While acknowledging that she has benefited from equity feminism, Phillips declares: "I have never classified myself as a follower of any sort of "ism", apart from journalism and Judaism." The Jewish tradition is "very much concerned with social organisation. To that extent I'm a child of my background. But I'm not motivated by religion, I'm motivated by a concern to put society right." The Jewish tradition is also strongly matriarchal; and just as it is easier for the happily married to be positive about marriage, it may, perhaps, be easier for the Jewish mother to be positive about domesticity.

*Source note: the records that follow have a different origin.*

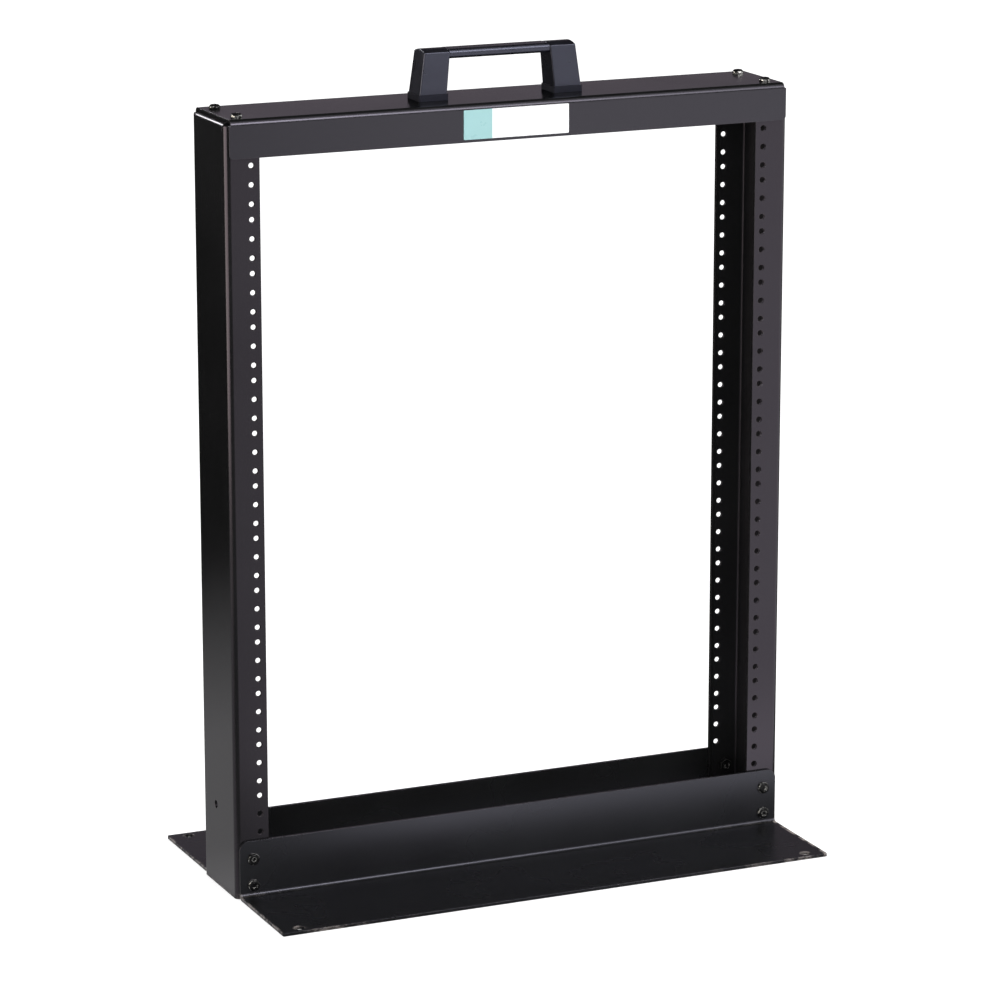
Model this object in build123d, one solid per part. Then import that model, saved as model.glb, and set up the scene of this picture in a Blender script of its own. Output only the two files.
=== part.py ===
from build123d import *
import os

# Open rack frame: two folded steel posts on two base angles, joined at the top by a channel
# with a carrying handle. All sizes are in millimetres.
# X runs across the rack, -Y is the front, +Z is up. The origin is on the floor at the middle.

# Rack spacing
RACK_UNIT = 44.45            # height of one mounting space
RACK_UNITS = 13              # mounting spaces between the base and the top channel
OPENING_WIDTH = 450.85       # clear width between the posts
RACK_HOLE = 5.5              # diameter of a rack hole
RACK_HOLE_EDGE = 7.125       # from the edge of a post's flange to the middle of its rack holes
HOLE_STEP = 15.875           # between the three holes of one space
HOLES_PER_UNIT = 3

# Posts
POST_DEPTH = 76.2            # outside depth of a post
FLANGE_WIDTH = 29.6          # from the outer face of a post to the edge of its flange
POST_SHEET = 2.66
POST_BEND = 2.0              # inside radius of a post's bends
WEB_HOLE = 7.0               # diameter of the ground screw hole in the web
WEB_HOLE_HEIGHT = 71.0
WEB_HOLE_OFFSET = 7.5        # behind the middle of the web
RELIEF = 2.0                 # width of the relief notches beside the folded tab

# Top channel
CHANNEL_SHEET = 2.66
CHANNEL_BEND = 2.0
CHANNEL_FLANGE = 31.75       # height of the channel's front and rear faces
CHANNEL_CORNER = 3.5         # radius of the lower corners of those faces
PLATE_SETBACK = 1.6          # the channel's top and its bends stop this far short of the faces' ends
SLIDE_FIT = 0.2              # between the channel's faces and the posts

# Base angles
BASE_SHEET = 2.66
BASE_BEND = 3.0
BASE_HEIGHT = 50.8           # height of the upright leg
BASE_REACH = 101.6           # from the face of the posts to the edge of the floor leg
BASE_CORNER = 8.0            # radius of the upper corners of the upright leg
FLOOR_CORNER = 1.5           # radius of the corners on the floor
END_SETBACK = 2.6            # the base angles and the channel stop this far inside the posts' outer faces
FLOOR_HOLE = 8.5
FLOOR_HOLE_END = 17.4        # from the end of a base angle to the middle of its floor hole
FLOOR_HOLE_EDGE = 8.1        # from the edge of the floor leg to the middle of the hole

# Bolts and nuts
BASE_BOLT_EDGE = 14.6        # from a post's outer face to its bolts
BASE_BOLT_HEIGHTS = {"lower": 12.0, "upper": 35.0}
BASE_SHANK = 6.0
BASE_HEAD = 10.5
BASE_HEAD_HEIGHT = 3.3
BASE_SOCKET = 4.0            # across the flats
BASE_NUT = 10.0              # across the flats
BASE_NUT_HEIGHT = 5.0
TOP_BOLT_EDGE = 15.0
TOP_BOLT_INSET = 13.1        # from the front or rear face of a post to its top bolts
TOP_SHANK = 5.0
TOP_HEAD = 9.5
TOP_HEAD_HEIGHT = 3.5
TOP_SOCKET = 3.0
TOP_NUT = 8.0
TOP_NUT_HEIGHT = 4.0
BOLT_CLEARANCE = 0.6         # a bolt hole is this much wider than its bolt
NUT_CLEARANCE = 0.2          # a nut's bore is this much wider than its bolt
THREAD_PROUD = 1.5           # a bolt shows this far past its nut
HEAD_ROUNDING = 0.75         # share of a head's height that is rounded off
SOCKET_DEPTH = 0.6           # share of a head's height

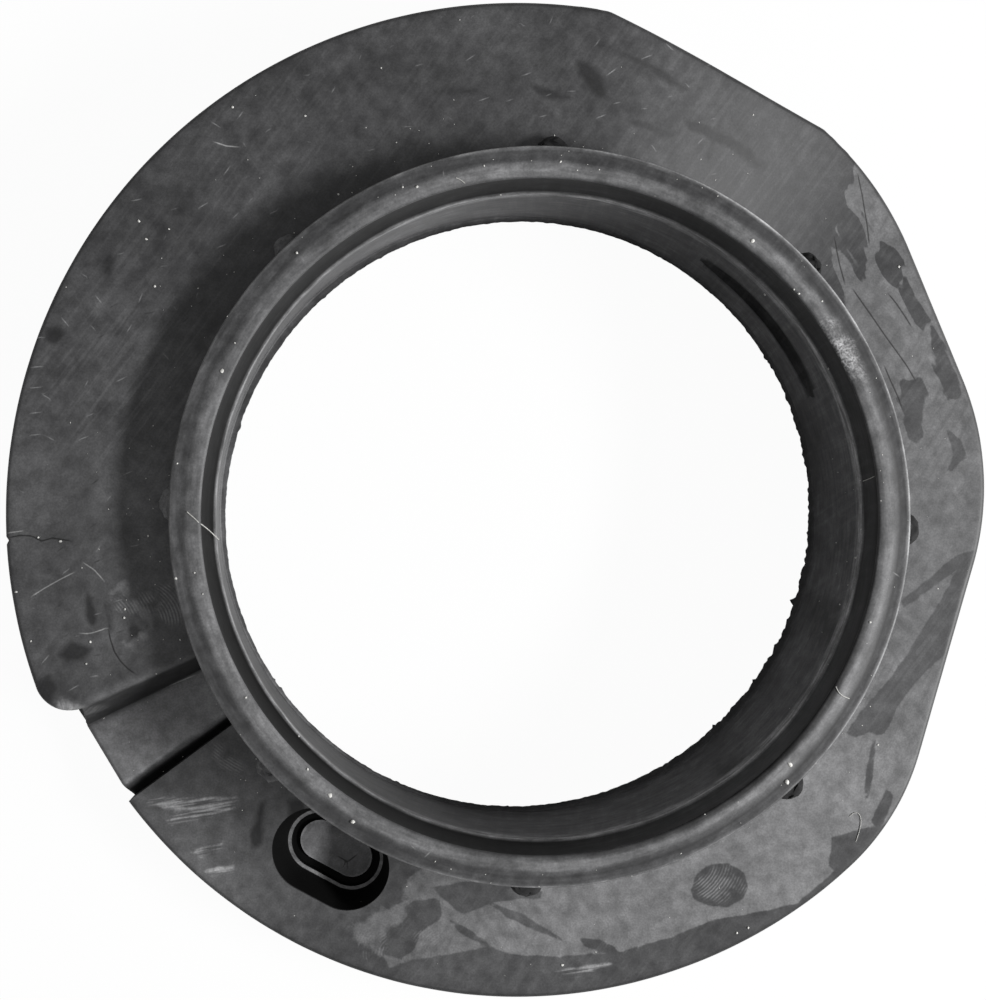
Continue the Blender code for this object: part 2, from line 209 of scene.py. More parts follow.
def stop_corner_radius(angle):
    """Distance to the rounded outer corner of the lobe, in the few degrees before the stop wall."""
    spread = degrees(STOP_CORNER_RADIUS / (FLANGE_RADIUS - STOP_CORNER_RADIUS))
    centre = direction(STOP_ANGLE - spread) * (FLANGE_RADIUS - STOP_CORNER_RADIUS)
    if not STOP_ANGLE - spread < angle <= STOP_ANGLE + 0.01:
        return FLANGE_RADIUS
    across = abs(centre.x * direction(angle).y - centre.y * direction(angle).x)
    if across > STOP_CORNER_RADIUS:
        return hypot(centre.length, STOP_CORNER_RADIUS)
    return ray_to_circle(centre, STOP_CORNER_RADIUS, angle)


# %% [markdown]
# ## Stations
# A station is one place where the section is drawn. They stand about half a degree apart, which is two
# thirds of a millimetre at the rim, and closer at the stop wall and at the panel's step, where the height
# changes at once.

# %% Stations round the ring
STATION_STEP = 0.43
CORNER_STATIONS = 9
WALL_STATIONS = 12
NOTCH_STATIONS = 9
STOP_EDGE_TURN = 75
STOP_EDGE_STEPS = 6
PANEL_STEP_WIDTH = 0.25 * MM


def spaced(start, end, count):
    return [start + (end - start) * index / count for index in range(count)]


def stop_edge():
    """The rounded upper edge of the stop wall, as (angle, height)."""
    edge_angle = degrees(STOP_EDGE_RADIUS / SEAT_MIDDLE_RADIUS)
    turns = [radians(STOP_EDGE_TURN) * index / STOP_EDGE_STEPS for index in range(STOP_EDGE_STEPS + 1)]
    return [
        (STOP_ANGLE - edge_angle * (1 - sin(turn)), LOBE_HEIGHT - STOP_EDGE_RADIUS * (1 - cos(turn)))
        for turn in turns
    ]


corner_start = STOP_ANGLE - degrees(STOP_CORNER_RADIUS / (FLANGE_RADIUS - STOP_CORNER_RADIUS))
step_start = PANEL_END_ANGLE - degrees(PANEL_STEP_WIDTH / SEAT_MIDDLE_RADIUS)
notch_start = PANEL_END_ANGLE - degrees(PANEL_NOTCH_WIDTH / SEAT_MIDDLE_RADIUS)
edge_stations = stop_edge()
coil_count = round((corner_start + 360 - PANEL_END_ANGLE) / STATION_STEP)
coil_angles = spaced(PANEL_END_ANGLE, corner_start + 360, coil_count)
coil_stations = [(angle, coil_height(angle)) for angle in coil_angles]
corner_angles = spaced(corner_start, edge_stations[0][0], CORNER_STATIONS)
corner_stations = [(angle, LOBE_HEIGHT) for angle in corner_angles]
panel_count = round((notch_start - STOP_FOOT_ANGLE) / STATION_STEP)
panel_angles = spaced(STOP_FOOT_ANGLE, notch_start, panel_count)
panel_angles += spaced(notch_start, step_start, NOTCH_STATIONS) + [step_start]
panel_stations = [(angle, panel_height(angle)) for angle in panel_angles]
seat_stations = coil_stations + corner_stations + edge_stations
print("stations:", len(seat_stations) + WALL_STATIONS + len(panel_stations))

# %% [markdown]
# ## The section
# Each section runs from the outer foot up over the seat, the collar and its crest, and down the funnel to
# the bore. It always has the same number of points, so that neighbouring sections join row by row. Arcs are
# drawn where the mould has a radius. The bore ends in a thin torn fin, the flash that the mould's parting
# leaves, and it is never even, so its reach comes from noise with a few longer nibs.

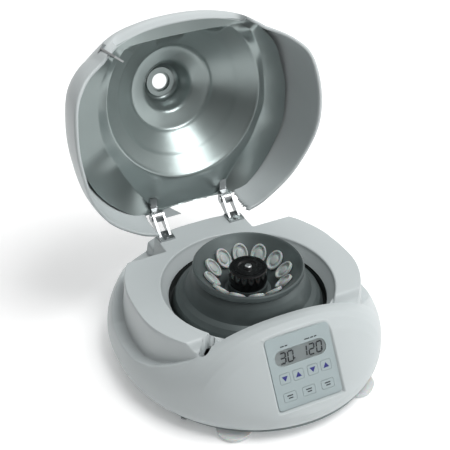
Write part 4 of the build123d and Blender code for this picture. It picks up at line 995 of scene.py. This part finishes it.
class CENTRIFUGE_OT_stage(bpy.types.Operator):
    """Sets floor, light and camera"""
    bl_idname = "centrifuge.stage"
    bl_label = "Stage"

    def execute(self, context):
        settings = context.scene.centrifuge_stage
        scene = context.scene
        corners = [(x, y, 0) for x, y in block_at(0, 0, 2 * FLOOR_HALF, 2 * FLOOR_HALF)]
        floor = mesh_object("floor", corners, [(0, 1, 2, 3)], self.paper(), None, smooth=False)
        world = bpy.data.worlds.new("Studio")
        world.use_nodes = True
        world.node_tree.nodes["Background"].inputs["Color"].default_value = (1.0, 1.0, 1.0, 1.0)
        self.shade(world.node_tree)
        scene.world = world
        for name, place, size, power in LAMPS:
            lamp = bpy.data.lights.new(name, "AREA")
            lamp.energy = power
            lamp.size = size
            holder = bpy.data.objects.new(name, lamp)
            holder.location = place
            aim = Vector(LAMP_TARGET) - Vector(place)
            holder.rotation_euler = aim.to_track_quat("-Z", "Y").to_euler()
            scene.collection.objects.link(holder)
        self.camera(scene, settings)
        scene.view_settings.view_transform = "Standard"
        return {"FINISHED"}

    def shade(self, tree):
        """Even white surround that dims towards the left."""
        place = tree.nodes.new("ShaderNodeTexCoord")
        lean = tree.nodes.new("ShaderNodeVectorMath")
        lean.operation = "DOT_PRODUCT"
        lean.inputs[1].default_value = (0.85, 0.35, 0.40)
        tree.links.new(place.outputs["Generated"], lean.inputs[0])
        level = tree.nodes.new("ShaderNodeMapRange")
        level.inputs["From Min"].default_value = -0.7
        level.inputs["From Max"].default_value = 0.5
        level.inputs["To Min"].default_value = 0.04
        level.inputs["To Max"].default_value = 0.66
        tree.links.new(lean.outputs["Value"], level.inputs["Value"])
        tree.links.new(level.outputs["Result"], tree.nodes["Background"].inputs["Strength"])

    def paper(self):
        """White studio paper."""
        f = Finish("Studio paper", "#ffffff", 0.8)
        f.set(Emission_Color=(1, 1, 1, 1), Emission_Strength=0.14)
        return f.bump(f.noise(3), 0.02, 0.2).material

    def camera(self, scene, settings):
        """Camera fitted to the photograph."""
        az, el, roll = settings.azimuth, settings.elevation, settings.roll
        back = Vector((math.sin(az) * math.cos(el), -math.cos(az) * math.cos(el), math.sin(el)))
        right = Vector((math.cos(az), math.sin(az), 0))
        up = back.cross(right)
        across = right * math.cos(roll) + up * math.sin(roll)
        over = -right * math.sin(roll) + up * math.cos(roll)
        eye = back * settings.distance - across * SHIFT_ACROSS + over * SHIFT_OVER + Vector((0, 0, DECK * MM))
        lens = bpy.data.cameras.new("camera")
        lens.lens = settings.focal
        lens.sensor_width = 36.0
        lens.clip_start = 0.01
        view = bpy.data.objects.new("camera", lens)
        turn = Matrix((across, over, back)).transposed()
        view.matrix_world = Matrix.Translation(eye) @ turn.to_4x4()
        scene.collection.objects.link(view)
        scene.camera = view


class CENTRIFUGE_PT_main(bpy.types.Panel):
    """Buttons of the add-on"""
    bl_label = "Mini Centrifuge"
    bl_idname = "CENTRIFUGE_PT_main"
    bl_space_type = "VIEW_3D"
    bl_region_type = "UI"
    bl_category = "Centrifuge"

    def draw(self, context):
        for operator in OPERATORS:
            self.layout.operator(operator.bl_idname)


SETTINGS = {
    "centrifuge_housing": HousingSettings,
    "centrifuge_lid": LidSettings,
    "centrifuge_tubes": TubeSettings,
    "centrifuge_panel": PanelSettings,
    "centrifuge_stage": StageSettings,
}
OPERATORS = (
    CENTRIFUGE_OT_finishes, CENTRIFUGE_OT_housing, CENTRIFUGE_OT_lid, CENTRIFUGE_OT_tubes, CENTRIFUGE_OT_panel,
    CENTRIFUGE_OT_stage,
)


def register():
    """Registers settings, operators and panel."""
    for cls in (*SETTINGS.values(), *OPERATORS, CENTRIFUGE_PT_main):
        bpy.utils.register_class(cls)
    for name, cls in SETTINGS.items():
        setattr(bpy.types.Scene, name, bpy.props.PointerProperty(type=cls))


def unregister():
    """Takes them away again."""
    for name in SETTINGS:
        delattr(bpy.types.Scene, name)
    for cls in (CENTRIFUGE_PT_main, *reversed(OPERATORS), *SETTINGS.values()):
        bpy.utils.unregister_class(cls)


def main():
    """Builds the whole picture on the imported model."""
    for leftover in list(bpy.data.objects):
        bpy.data.objects.remove(leftover)
    STATE["frame"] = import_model()
    register()
    for operator in OPERATORS:
        group, name = operator.bl_idname.split(".")
        getattr(getattr(bpy.ops, group), name)()
    bpy.context.view_layer.update()


if __name__ == "__main__":
    main()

She is an ameliorist, rather than a radical. She is also a pessimist. Although she denies that her latest book is a counsel of despair, there is an underlying sense that the poor are always with us. She certainly doesn't see the combination of contraception, mass education, women in the workplace and a radically changing economy as presenting opportunities to reshape our intimate relationships and escape the idea of gender as destiny.

Her response to the turbulence of family life is to look back approvingly on a time when women withheld their sexual favours until a man from the right income bracket came along. It can't help but feel like a retreat. For someone whose analysis can be searching, and whose concern is evident, she has backed herself into a corner.